A text file describing a 3D cubical complex consists in:

1. A first line with the size of the bounding box along each axis;
2. The content of the tree-dimensional array A running first in the z-coordinate, next in the y-coordinate and last in the x-coordinate.

You can see here a small 3D cubical complex with Betti numbers (1,1,1).

### Algorithms

Our software includes four algorithms for computing the Betti numbers:

1. A sequential algorithm that performs breadth first search in the complex.
2. A recursive algorithm that use a divide-and-conquer approach. The complex is cut into pieces of size greater than a given threshold.
3. A parallel implementation of the previous algorithm with TBB.
4. An algorithm that treats the complex slice by slice.

You can download the source code here. You need to install Threading Building Blocks before compiling. For this, you just need to type `sudo apt-get install libtbb-dev`

Then, after extracting the source files you can compile them on Linux as follows: `g++ main.cpp fullcomplex.cpp scancomplex.cpp unionfind.cpp -ltbb -std=c++11 -O3 -o ViteBetti`

### Usage

Once you have compiled ViteBetti, you just need to type on your terminal:
`./ViteBetti fileName -a algorithm`
where fileName is the name of the file encoding the 3D cubical complex and algorithm is the number of the algorithm you want to use.

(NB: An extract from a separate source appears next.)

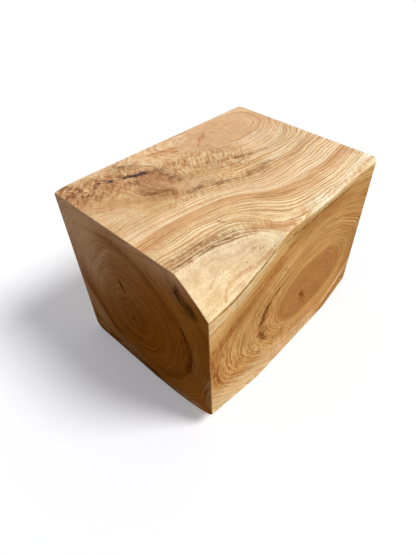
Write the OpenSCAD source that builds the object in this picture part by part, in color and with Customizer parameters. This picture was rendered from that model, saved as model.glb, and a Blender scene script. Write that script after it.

The threshold for the two recursive algorithms 2 and 3 can be introduced as follows:
`./ViteBetti fileName -a 2 -t threshold`

The third algorithm is faster than the second, which is faster than the first one. The fourth algorithm is recommended for huge complexes (in the order of 10013), since it consumes less memory.

You can generate random 3D cubical complexes with RandCubComplex in order to test the performance of the algorithms.